# TASK BRIEF
Below is a block of records; repeat all of them exactly.

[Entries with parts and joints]
------------------------------------------------

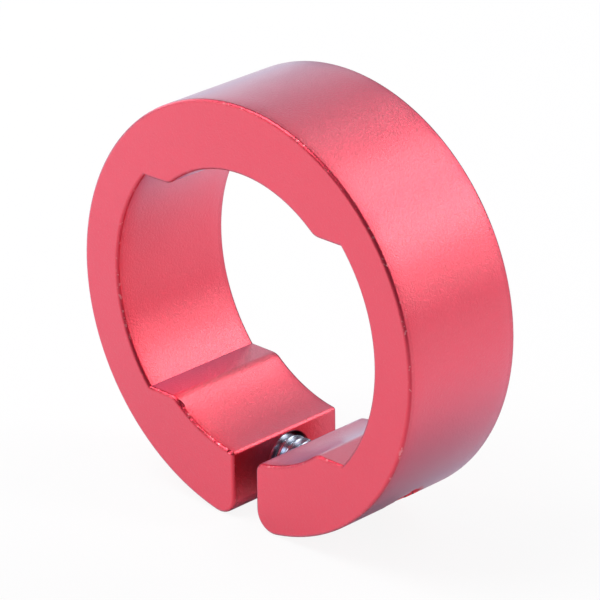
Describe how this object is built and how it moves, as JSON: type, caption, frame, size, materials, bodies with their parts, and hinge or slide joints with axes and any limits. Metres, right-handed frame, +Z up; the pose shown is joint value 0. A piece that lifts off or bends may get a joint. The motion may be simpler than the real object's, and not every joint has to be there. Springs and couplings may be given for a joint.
{
  "type": "grip lock ring",
  "caption": "Slit metal clamp ring that locks a handlebar grip to the bar, with two side recesses in its bore and a cross screw that closes the slit.",
  "frame": {"origin": "on the axis of the bar, half way along the ring", "axes": "+Y along the bar, away from the face that the picture shows; +Z up, away from the slit; +X from the lug that holds the screw's head to the tapped lug"},
  "size_m": [0.033, 0.011, 0.0327],
  "materials": {
    "anodised_ring": "bead-blasted and red anodised, satin",
    "steel_screw": "bright plated steel"
  },
  "bodies": {
    "ring": {"clamp_ring": "anodised_ring"},
    "screw": {"clamp_screw": "steel_screw"}
  },
  "joints": [
    {"name": "screw_turn", "type": "hinge", "parent": "ring", "child": "screw", "pos_m": [-0.0045, 0.00035, -0.0136], "axis": [1, 0, 0], "range_deg": [-360, 180]}
  ]
}
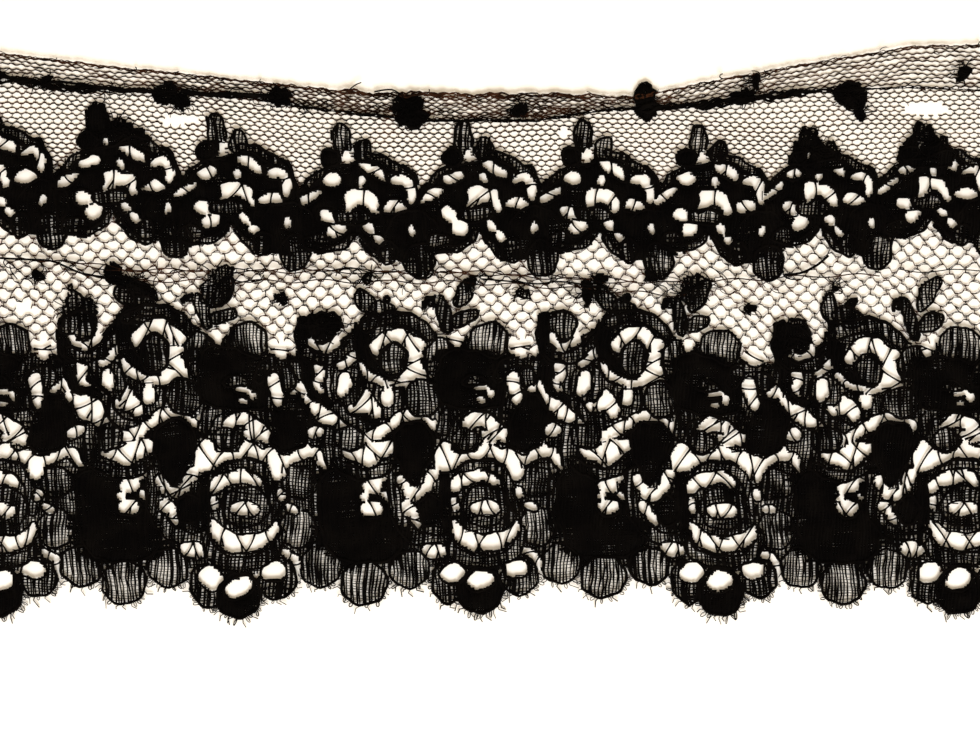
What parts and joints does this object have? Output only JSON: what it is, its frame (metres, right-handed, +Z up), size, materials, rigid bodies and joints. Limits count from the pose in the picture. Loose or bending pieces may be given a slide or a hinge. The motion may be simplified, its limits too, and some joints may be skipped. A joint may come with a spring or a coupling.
{
  "type": "lace trim",
  "caption": "Flat length of black floral lace trim with a gathered net heading, a band of small sprays, scrollwork with roses and a scalloped edge",
  "frame": {"origin": "middle of the underside of the strip's box", "axes": "+X along the strip, +Y from the scalloped edge to the heading, +Z up out of the cloth"},
  "size_m": [0.168, 0.0944, 0.0028],
  "materials": {
    "black_lace": "matt black thread, brown-black where it is thin"
  },
  "bodies": {
    "root": {"lace_trim": "black_lace"}
  },
  "joints": []
}
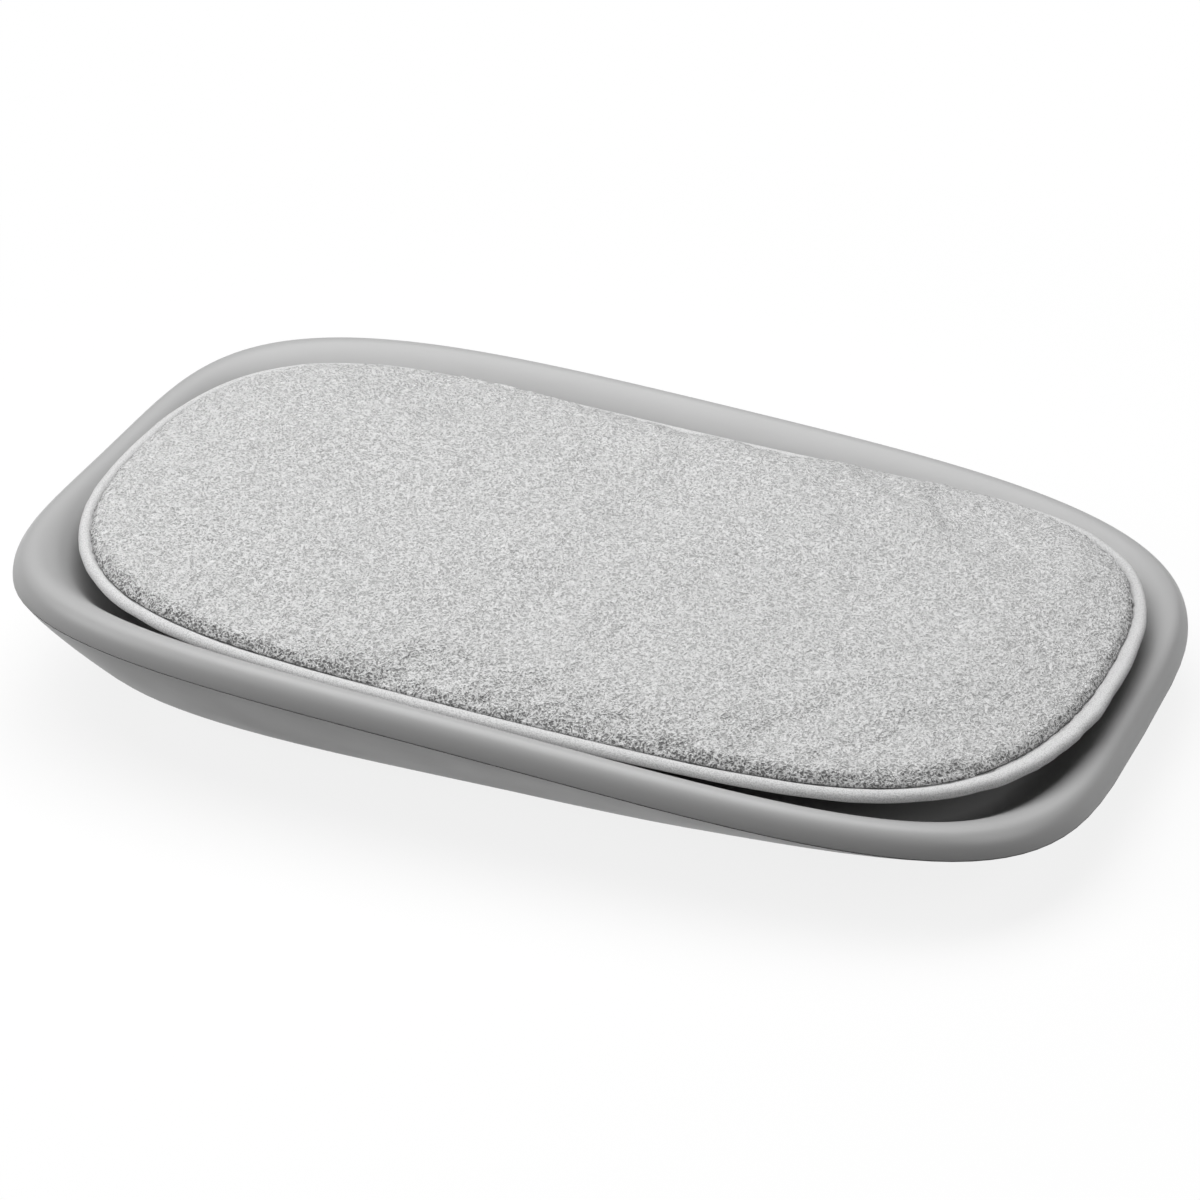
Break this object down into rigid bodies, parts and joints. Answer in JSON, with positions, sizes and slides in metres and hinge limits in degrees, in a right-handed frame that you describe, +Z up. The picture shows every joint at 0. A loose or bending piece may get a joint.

------------------------------------------------

# WORKED SOLUTION
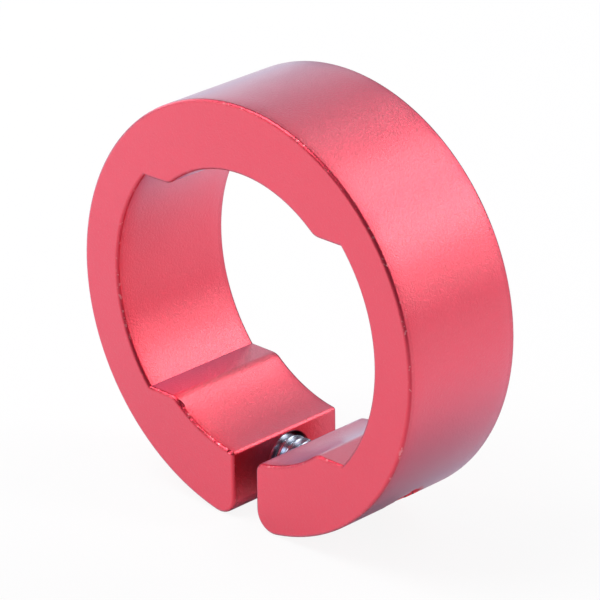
Describe how this object is built and how it moves, as JSON: type, caption, frame, size, materials, bodies with their parts, and hinge or slide joints with axes and any limits. Metres, right-handed frame, +Z up; the pose shown is joint value 0. A piece that lifts off or bends may get a joint. The motion may be simpler than the real object's, and not every joint has to be there. Springs and couplings may be given for a joint.
{
  "type": "grip lock ring",
  "caption": "Slit metal clamp ring that locks a handlebar grip to the bar, with two side recesses in its bore and a cross screw that closes the slit.",
  "frame": {"origin": "on the axis of the bar, half way along the ring", "axes": "+Y along the bar, away from the face that the picture shows; +Z up, away from the slit; +X from the lug that holds the screw's head to the tapped lug"},
  "size_m": [0.033, 0.011, 0.0327],
  "materials": {
    "anodised_ring": "bead-blasted and red anodised, satin",
    "steel_screw": "bright plated steel"
  },
  "bodies": {
    "ring": {"clamp_ring": "anodised_ring"},
    "screw": {"clamp_screw": "steel_screw"}
  },
  "joints": [
    {"name": "screw_turn", "type": "hinge", "parent": "ring", "child": "screw", "pos_m": [-0.0045, 0.00035, -0.0136], "axis": [1, 0, 0], "range_deg": [-360, 180]}
  ]
}
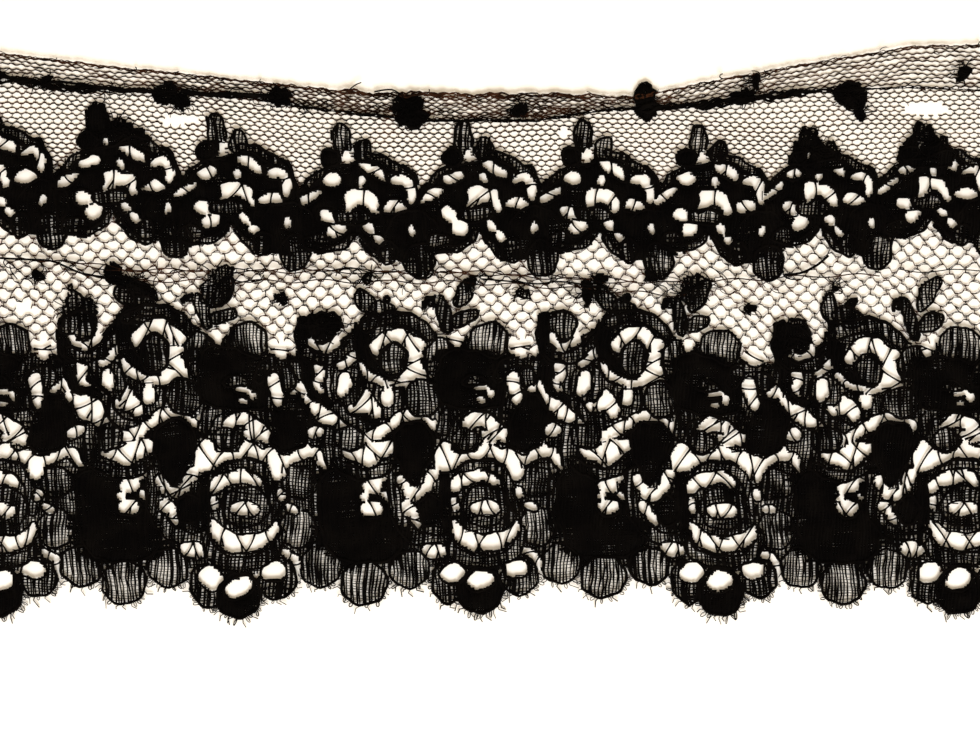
What parts and joints does this object have? Output only JSON: what it is, its frame (metres, right-handed, +Z up), size, materials, rigid bodies and joints. Limits count from the pose in the picture. Loose or bending pieces may be given a slide or a hinge. The motion may be simplified, its limits too, and some joints may be skipped. A joint may come with a spring or a coupling.
{
  "type": "lace trim",
  "caption": "Flat length of black floral lace trim with a gathered net heading, a band of small sprays, scrollwork with roses and a scalloped edge",
  "frame": {"origin": "middle of the underside of the strip's box", "axes": "+X along the strip, +Y from the scalloped edge to the heading, +Z up out of the cloth"},
  "size_m": [0.168, 0.0944, 0.0028],
  "materials": {
    "black_lace": "matt black thread, brown-black where it is thin"
  },
  "bodies": {
    "root": {"lace_trim": "black_lace"}
  },
  "joints": []
}
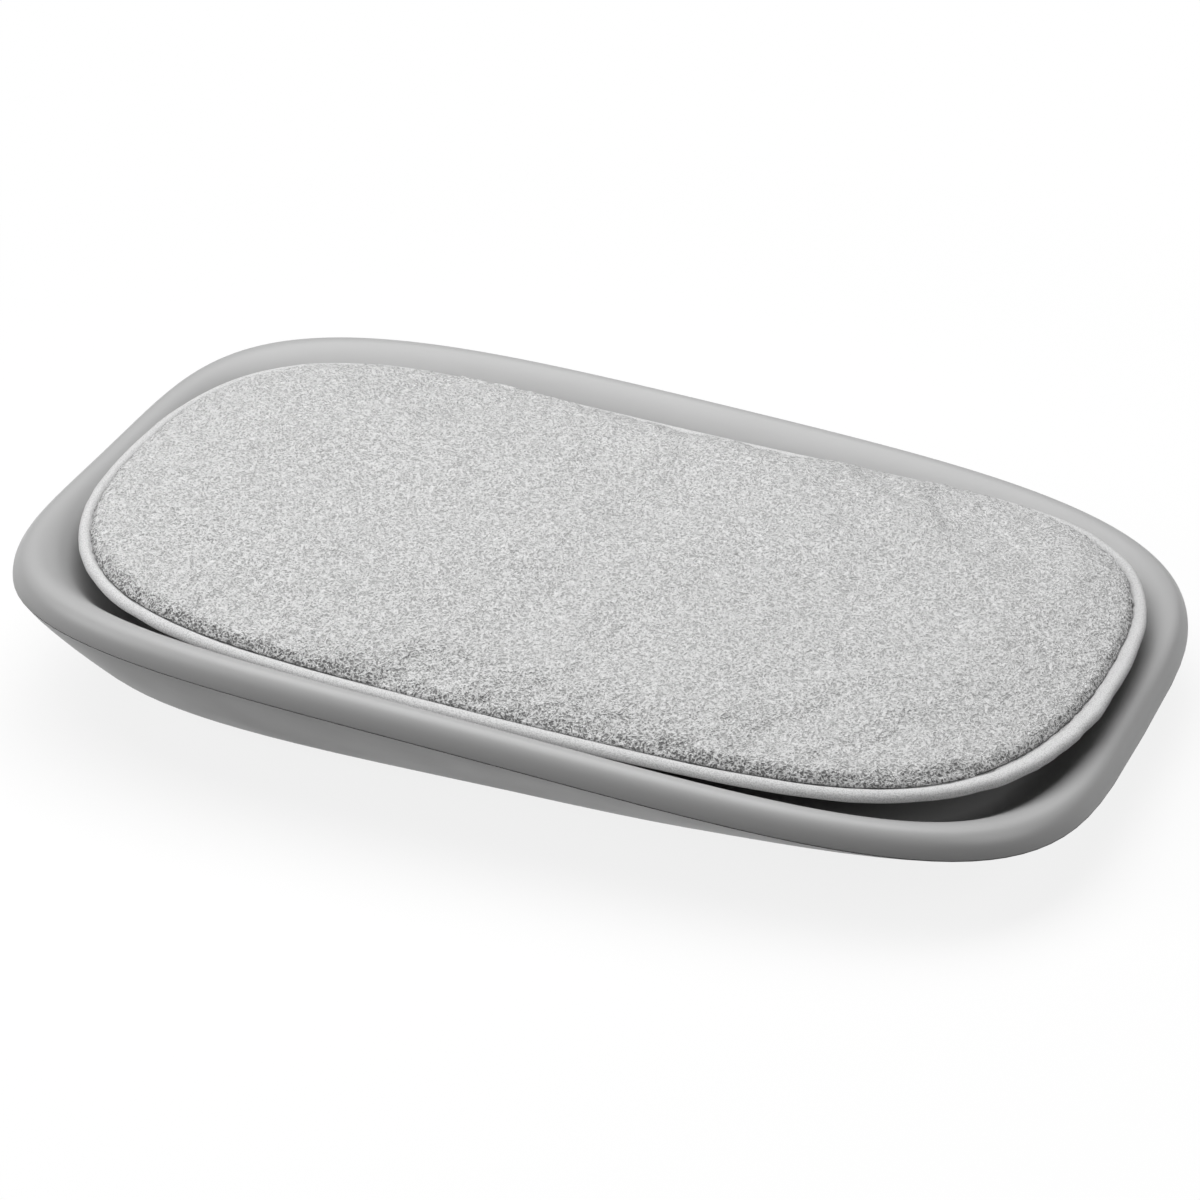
Break this object down into rigid bodies, parts and joints. Answer in JSON, with positions, sizes and slides in metres and hinge limits in degrees, in a right-handed frame that you describe, +Z up. The picture shows every joint at 0. A loose or bending piece may get a joint.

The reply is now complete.